Ruta del Cacao, Colombia
Design / build / finance / maintain / operate with option to extend for a further four years
Amount of projects close to completion (1 February 2021)
Amount John Laing acquired for £62 million in October 2019
Cintra / Ferrovial, Colpatria and Ashmore
The Ruta del Cacao project involves the development of 236 km of highway, providing a valuable connection between the cities of Bucaramanga, Barrancabermeja and Yond in the Santander Department of North-Eastern Colombia.
Colombia has historically lacked a comprehensive road structure and the Fourth Generation road infrastructure programme forms a central part of the government’s strategy to integrate the transport infrastructure, link industrial centres to major ports and encourage inter-regional trade and development.
Alongside the challenges of complex engineering, the project requires a sensitive approach to working alongside local communities, many of whom depend on the existing road network for their livelihoods. Together with the potential environmental implications of the development, the project has required careful planning and regular discussions with the local community.
The project has a team of 42 environmental and social experts leading the daily engagement with local communities.
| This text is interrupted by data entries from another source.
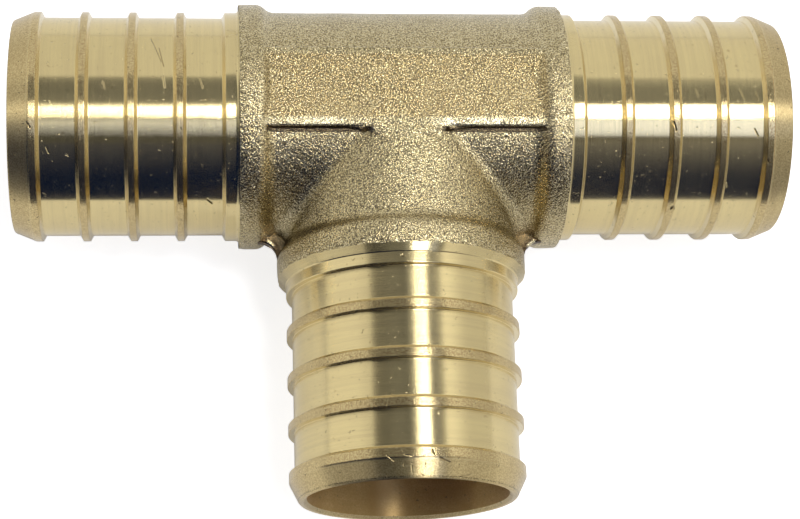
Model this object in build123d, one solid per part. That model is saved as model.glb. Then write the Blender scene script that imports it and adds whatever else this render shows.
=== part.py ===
from build123d import *
import os

# Equal tee for crimped plastic tube: one brass forging with three turned insert spigots.
#
# Frame: the origin is where the three bore axes cross. +X runs along the through run, the
# branch points to -Y, and +Z is up out of the face that carries the label pad. All sizes
# are in millimetres.

# ---------------------------------------------------------------- driving dimensions

# Waterway
bore_radius = 9.35            # straight drilled bore of every arm
bore_chamfer = 0.30           # deburred mouth of each bore

# Insert spigots, which the tube is pushed over
crest_radius = 10.95          # top of the ribs, the inside of the tube
barrel_radius = 10.42         # plain barrel between the ribs
nose_radius = 10.17           # outside of the spigot where its lead-in cone ends
rib_count = 4                 # ribs on each spigot, the first at the end of the lead-in
flank_width = 0.30            # length of a rib's sloping side along the axis

# Ribs of the two run arms
run_reach = 36.5              # crossing of the axes to either end of the run
run_first_crest = 34.5        # crossing of the axes to the outer edge of the first rib
run_rib_pitch = 4.47          # spacing of the ribs along the spigot
run_crest_width = 0.60        # flat top of a rib

# Ribs of the branch, which is turned on its own: wider, and nearly square on the outer side
branch_reach = 36.6           # crossing of the axes to the end of the branch
branch_first_crest = 34.85    # crossing of the axes to the outer edge of the first rib
branch_rib_pitch = 4.53       # spacing of the ribs along the spigot
branch_crest_width = 0.82     # flat top of a rib
branch_step_width = 0.04      # length of a rib's outer side along the axis
branch_nose_chamfer = 0.15    # edge break between the cone and the flat end

# Land at the foot of each spigot, where the tube stops
land_length = 1.30            # foot of the forging to the outer edge of the land
land_root_chamfer = 0.35      # slope between the land and the face of the forging

# Turned shoulder, which only the branch has
shoulder_length = 0.75        # length of the cone along the branch
branch_land_length = 1.04     # land between the cone and the first groove

# Forged body
body_reach = 15.3             # crossing of the axes to the end of the forged skin
body_radius = 11.0            # round body of the run between its collars
branch_body_relief = 0.04     # how much thinner the round body of the branch is
collar_radius = 11.78         # raised collar round the end of each arm
collar_width = 1.55           # full-height part of a collar
collar_slope = 1.85           # length of the slope from a collar down to the body
saddle_radius = 1.30          # hollow blend where the branch grows out of the run

# Label pad, raised flat on the top of the run
pad_half_width = 3.95         # half of the pad's width across the run
pad_edge_radius = 0.65        # rounded long edges of the pad

# Trimmed flash left in each inner corner, on the plane where the forging dies meet
web_thickness = 0.90          # height of the flash
web_corner_radius = 1.80      # radius that the trimming tool leaves

# ------------------------------------------------------------------- derived values

branch_body_radius = body_radius - branch_body_relief
collar_start = body_reach - collar_width
slope_start = collar_start - collar_slope


# ------------------------------------------------------------------------ sections

def turned(corners):
    """Solid of revolution about the X axis, from its outline as (along the axis, radius)."""
    start = corners[0][0]
    end = corners[-1][0]
    outline = Polyline((start, 0), *corners, (end, 0), close=True)
    return revolve(make_face(outline), Axis.X)


def rib_corners(outer_edge, crest, outer_side):
    """Corners of one rib, from its side towards the body to its side towards the end."""
    inner_edge = outer_edge - crest
    return [
        (inner_edge - flank_width, barrel_radius),
        (inner_edge, crest_radius),
        (outer_edge, crest_radius),
        (outer_edge + outer_side, barrel_radius),
    ]


def spigot(land, first_crest, pitch, crest, outer_side, end):
    """One insert spigot along +X, from the two ends of its land to the corners of its end."""
    land_start, land_end = land
    corners = [
        (land_start, crest_radius),
        (land_end, crest_radius),
        (land_end + outer_side, barrel_radius),
    ]
    for rib in reversed(range(1, rib_count)):
        corners += rib_corners(first_crest - rib * pitch, crest, outer_side)
    corners += rib_corners(first_crest, crest, outer_side)[:3]
    return turned(corners + end)


def run_spigot():
    """Spigot of a run arm, with a sharp outer edge at its end."""
    land = (body_reach, body_reach + land_length)
    end = [(run_reach, nose_radius)]
    return spigot(land, run_first_crest, run_rib_pitch, run_crest_width, flank_width, end)


def branch_spigot():
    """Spigot of the branch, which starts at the turned cone and has a broken edge."""
    cone_end = body_reach + shoulder_length
    land = (cone_end, cone_end + branch_land_length)
    end = [
        (branch_reach - branch_nose_chamfer, nose_radius),
        (branch_reach, nose_radius - branch_nose_chamfer),
    ]
    return spigot(
        land,
        branch_first_crest,
        branch_rib_pitch,
        branch_crest_width,
        branch_step_width,
        end,
    )


def run_collar():
    """Collar of a run arm, with a flat face and a small slope down to the land."""
    return turned([
        (slope_start, body_radius),
        (collar_start, collar_radius),
        (body_reach, collar_radius),
        (body_reach, crest_radius + land_root_chamfer),
        (body_reach + land_root_chamfer, crest_radius),
    ])


def branch_collar():
    """Collar of the branch, which ends in a turned cone down to the land."""
    return turned([
        (slope_start, branch_body_radius),
        (collar_start, collar_radius),
        (body_reach, collar_radius),
        (body_reach + shoulder_length, crest_radius),
    ])


# -------------------------------------------------------------------------- solids

def along_run(solid):
    """A right-hand arm's solid and its copy on the left-hand arm."""
    return [solid, Rot(0, 0, 180) * solid]


def along_branch(solid):
    """An arm's solid turned to the branch."""
    return Rot(0, 0, -90) * solid


def round_body():
    """The two crossing round bodies, blended where the branch grows out of the run."""
    run = turned([(-body_reach, body_radius), (body_reach, body_radius)])
    branch = along_branch(turned([(0, branch_body_radius), (body_reach, branch_body_radius)]))
    body = run + branch
    saddle = new_edges(run, branch, combined=body).filter_by(GeomType.BSPLINE)
    return fillet(saddle, saddle_radius)


def label_pad():
    """Flat pad on top of the run, as high as the round body, between the collars."""
    half_length = collar_start + collar_width / 2
    top = body_radius
    section = Plane.YZ * RectangleRounded(2 * pad_half_width, 2 * top, pad_edge_radius)
    upper_half = Box(
        2 * half_length,
        2 * pad_half_width,
        top,
        align=(Align.CENTER, Align.CENTER, Align.MIN),
    )
    return extrude(section, amount=half_length, both=True) & upper_half


def corner_web():
    """Trimmed flash in one inner corner, between the run collar and the branch collar."""
    rim = collar_radius
    buried = rim - web_corner_radius
    end = collar_start + web_thickness
    bend = rim + web_corner_radius
    outline = Polyline(
        (rim, -bend), (rim, -end), (buried, -end), (buried, -buried), (end, -buried),
        (end, -rim), (bend, -rim),
    )
    corner = RadiusArc((bend, -rim), (rim, -bend), -web_corner_radius)
    return extrude(make_face(outline + corner), amount=web_thickness / 2, both=True)


def waterway():
    """The three drilled bores with their deburred mouths."""
    def drill(reach):
        return turned([
            (0, bore_radius),
            (reach - bore_chamfer, bore_radius),
            (reach, bore_radius + bore_chamfer),
        ])

    return along_run(drill(run_reach)) + [along_branch(drill(branch_reach))]


def tee_body():
    """The whole fitting: forging, turned spigots and bores in one piece."""
    web = corner_web()

    tee = round_body()
    tee += along_run(run_collar()) + [along_branch(branch_collar())]
    tee += along_run(run_spigot()) + [along_branch(branch_spigot())]
    tee += [label_pad(), web, mirror(web, Plane.YZ)]
    tee -= waterway()
    return tee


os.makedirs("parts", exist_ok=True)
export_step(tee_body(), "parts/tee_body.step")
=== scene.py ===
"""Studio scene of a one-piece brass tee for crimped plastic tube.

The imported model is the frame. Every piece of the fitting is built here as a closed mesh in that frame,
with sizes in millimetres, and rides on the model's one body.
"""

from __future__ import annotations

import logging
import math
from dataclasses import dataclass, field
from enum import Enum

import bmesh
import bpy
import numpy as np
from mathutils import Matrix, Vector

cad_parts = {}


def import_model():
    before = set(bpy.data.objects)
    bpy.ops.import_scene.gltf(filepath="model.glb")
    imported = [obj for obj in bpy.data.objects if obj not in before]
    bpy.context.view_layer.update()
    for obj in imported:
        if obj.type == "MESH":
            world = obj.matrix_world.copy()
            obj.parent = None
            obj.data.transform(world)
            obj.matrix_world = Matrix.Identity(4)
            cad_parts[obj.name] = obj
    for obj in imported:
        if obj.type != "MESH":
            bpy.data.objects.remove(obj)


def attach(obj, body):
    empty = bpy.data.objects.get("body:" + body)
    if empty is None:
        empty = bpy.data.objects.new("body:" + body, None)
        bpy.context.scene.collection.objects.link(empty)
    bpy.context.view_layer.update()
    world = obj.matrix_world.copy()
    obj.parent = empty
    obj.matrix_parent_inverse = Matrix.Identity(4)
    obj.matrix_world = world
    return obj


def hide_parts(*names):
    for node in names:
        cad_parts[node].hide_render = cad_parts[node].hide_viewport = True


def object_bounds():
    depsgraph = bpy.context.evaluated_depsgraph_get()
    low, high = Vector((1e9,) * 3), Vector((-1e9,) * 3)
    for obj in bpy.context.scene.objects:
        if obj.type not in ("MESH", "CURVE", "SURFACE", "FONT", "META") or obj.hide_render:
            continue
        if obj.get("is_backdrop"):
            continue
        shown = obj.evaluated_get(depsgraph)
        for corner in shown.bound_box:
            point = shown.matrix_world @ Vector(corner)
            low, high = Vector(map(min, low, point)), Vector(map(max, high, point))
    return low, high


MM = 0.001
ABSENT = 99.0  # distance, in millimetres, that stands for a form that isn't there
TINY = 1e-9  # least divisor
MERGED = 2e-7  # corners of a mesh that are closer than this, in metres, become one
BODY = "root"
NODE = "tee_body"

log = logging.getLogger("crimp_tee")

Array = np.ndarray
Socket = bpy.types.NodeSocket
Outputs = bpy.types.NodeOutputs
Colour = tuple[float, float, float, float]
Span = tuple[float, float]
VALUE = "NodeSocketFloat"
VECTOR = "NodeSocketVector"


# -------------------------------------------- sizes and directions


class Axle(Enum):
    """The two bore axes, by the name that Blender gives to a direction."""

    RUN = "X"
    BRANCH = "Y"


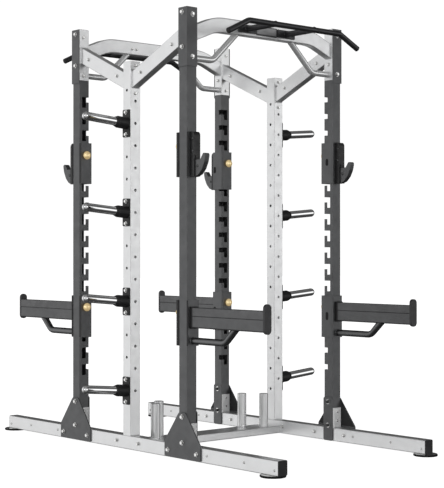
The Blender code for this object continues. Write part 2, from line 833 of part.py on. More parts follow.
def build():
    silver = make_material("silver_paint", (0.60, 0.61, 0.62), 0.42, 0.35)
    dark = make_material("dark_paint", (0.075, 0.077, 0.080), 0.45, 0.30)
    black = make_material("black_plastic", (0.022, 0.022, 0.024), 0.50, 0.0)
    satin = make_material("black_steel", (0.030, 0.030, 0.032), 0.40, 0.20)
    amber = make_material("amber_knob", (0.85, 0.55, 0.12), 0.30, 0.0)
    chrome = make_material("chrome_steel", (0.80, 0.80, 0.81), 0.12, 1.0)
    for side_name, side in (("near", -1), ("far", 1)):
        base_rail(f"base_rail_{side_name}", side, silver)
        centre_post(f"centre_post_{side_name}", side, silver)
        for row in range(PEG_ROWS):
            peg(f"storage_peg_{side_name}_{row + 1}", side, row, chrome)
    for side_name, side in (("left", -1), ("right", 1)):
        head_frame(f"head_frame_{side_name}", side, silver)
        pull_up_handle(f"pull_up_handle_{side_name}", side, satin)
    cross_member(silver)
    for name, side_x, side_y in CORNERS:
        corner = Corner(side_x, side_y)
        foot_x = FOOT_X if side_x == side_y else FOOT_X_INSET
        foot(f"rail_foot_{name}", corner, foot_x, black)
        upright(f"upright_{name}", corner, side_x == side_y, dark)
        gusset(f"base_gusset_{name}", corner, dark)
        head_angle(f"head_angle_{name}", corner, dark)
        v_arm(f"v_arm_{name}", corner, silver)
        hook(f"bar_hook_{name}", corner, dark)
        hook_liner(f"hook_liner_{name}", corner, black)
        knob(f"hook_knob_{name}", corner, HOOK_PIN_SLOT, HOOK_PIN_LIFT, amber)
        safety_arm(f"safety_arm_{name}", corner, dark)
        knob(f"arm_knob_{name}", corner, ARM_PIN_SLOT, ARM_PIN_LIFT, amber)


clear_scene()
parts = new_collection("half_rack")
build()
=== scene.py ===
"""Looks for the double-sided half rack.

Posts, rails, pegs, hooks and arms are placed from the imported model's boxes.
Units are metres, Z up. Left and right lie along X, near and far along Y.
"""
import math

import bmesh
import bpy
from mathutils import Matrix, Vector


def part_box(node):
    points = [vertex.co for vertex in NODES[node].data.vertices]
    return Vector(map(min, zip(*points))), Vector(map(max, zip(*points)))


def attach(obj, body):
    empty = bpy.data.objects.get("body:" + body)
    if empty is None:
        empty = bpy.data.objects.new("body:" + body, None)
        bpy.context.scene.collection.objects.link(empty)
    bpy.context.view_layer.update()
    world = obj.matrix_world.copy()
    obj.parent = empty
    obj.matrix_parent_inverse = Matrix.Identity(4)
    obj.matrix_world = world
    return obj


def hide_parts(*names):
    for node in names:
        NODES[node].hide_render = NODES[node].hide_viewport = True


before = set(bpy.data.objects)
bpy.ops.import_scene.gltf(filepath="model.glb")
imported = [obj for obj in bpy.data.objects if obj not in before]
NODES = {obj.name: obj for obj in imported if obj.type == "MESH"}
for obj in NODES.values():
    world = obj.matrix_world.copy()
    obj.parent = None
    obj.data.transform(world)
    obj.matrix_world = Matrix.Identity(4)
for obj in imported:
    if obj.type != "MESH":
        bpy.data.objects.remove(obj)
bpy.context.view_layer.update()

scene = bpy.context.scene

# Sizes the model was drawn with
POST = 0.068
POST_WALL = 0.0035
RAIL_WIDTH = 0.065
RAIL_BOTTOM = 0.012
RAIL_TOP = 0.090
STUB_HALF_X = 0.041
STUB_TOP = 0.2075
HEAD_BOTTOM = 2.163
SLOT_PITCH = 0.100
SLOT_COUNT = 17
SLOT_FIRST_TOP = 2.0645
SLOT_HEIGHT = 0.064
NOTCH_HEIGHT = 0.031
LEG_NEAR = 0.022
LEG_FAR = 0.050
NOTCH_RETURN = 0.028
WIDE_SLOTS = range(5, 12)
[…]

John Laing has appointed a dedicated ESG Manager to this team to work with the SPV management to support best ESG practices.
Forestry impact, mitigation and offset
Colombia requires construction projects to offset forestry impact and this project tackles it in two ways; around the project site and replanting in a dedicated area of protected land.
- Site level – many impacts around the project footprint have been managed with the replanting of 8,199 trees, using native species that have been rescued and stored in nurseries managed by the project.
- Additional protected land – at the end of 2020, the project proposed as environmental offset, the purchase of 1,400 hectares of land for planting additional trees.
The project has an overall goal of reducing emissions, including reducing construction vehicle fuel consumption by 5%.
- Construction greenhouse gases: 145,000 Tonnes of CO2
- Operations and maintenance: 911.73 Tn CO2 in 2020 (2019: 2,137 Tn CO2)
During construction, teams have been given training on efficient and safe driving, their fuel has been monitored on payment cards, vehicle speeds were tracked and additional bus services were provided to support the commuting workforce.
Reusing of excavation material
84% of material excavated has been reused in construction and any remaining material is managed for disposal in Zones of Disposal as approved by the Environment Agency.
The project has made use of 70% of the groundwater during tunnelling to both mitigate dust in construction as well as reduction in the reliance on surface water. Surplus water is then treated and purified before release into surrounding water supplies.
As of 31 December 2020, the project utilised only 25% of the surface water authorised by the Environmental Authority in construction activities.
The project established a seed capital fund for impacted livelihoods, which in 2020, benefitted 26 families. This has included support for street vendors to establish formal businesses from their houses, grocery stores, chicken production, small restaurants and local delivery services.
This project impacted the local school of Los Ángeles and with the consultation of the local communities it was relocated. The new school is substantially larger and now caters for five communities rather than one. It has expanded from solely elementary to including high school and offering improved ventilation and study areas and the inclusion of recreation and sports facilities.
As a significant new road in the region, the project was required to deliver a regional road safety programme to increase awareness for all road users.
In 2020, this reached 20 educational institutions (c. 1,600 students), and 10,579 road users (communities, transport companies, drivers, pedestrians, etc.) all with the support of the region’s traffic and transport police.
In 2020, 6,899 additional training courses were delivered along the project route, covering topics such as the use of protective and safety clothing, biosafety protocols, road safety, health and safety at work, risk and emergency management planning, safe movement of loads, bio-mechanical risk, mental health and personal well-being.
John Laing has two seats on the board of this project. Through the board roles the team has helped strengthen government policies, including ethics, anti-bribery and corruption and human rights.
This project has undertaken a public campaign to emphasise the strong role of ethics and governance with all stakeholders and established a whistle-blower programme. This includes a public statement of ethical standards with details of how complaints grievances can be made.
The project maintains and monitors details of third-party contractors and an exclusion list, throughout the contract cycle. Monitoring includes alerts generated for high-risk accounts according to the activity, the amount of the contract and the specific area being worked on.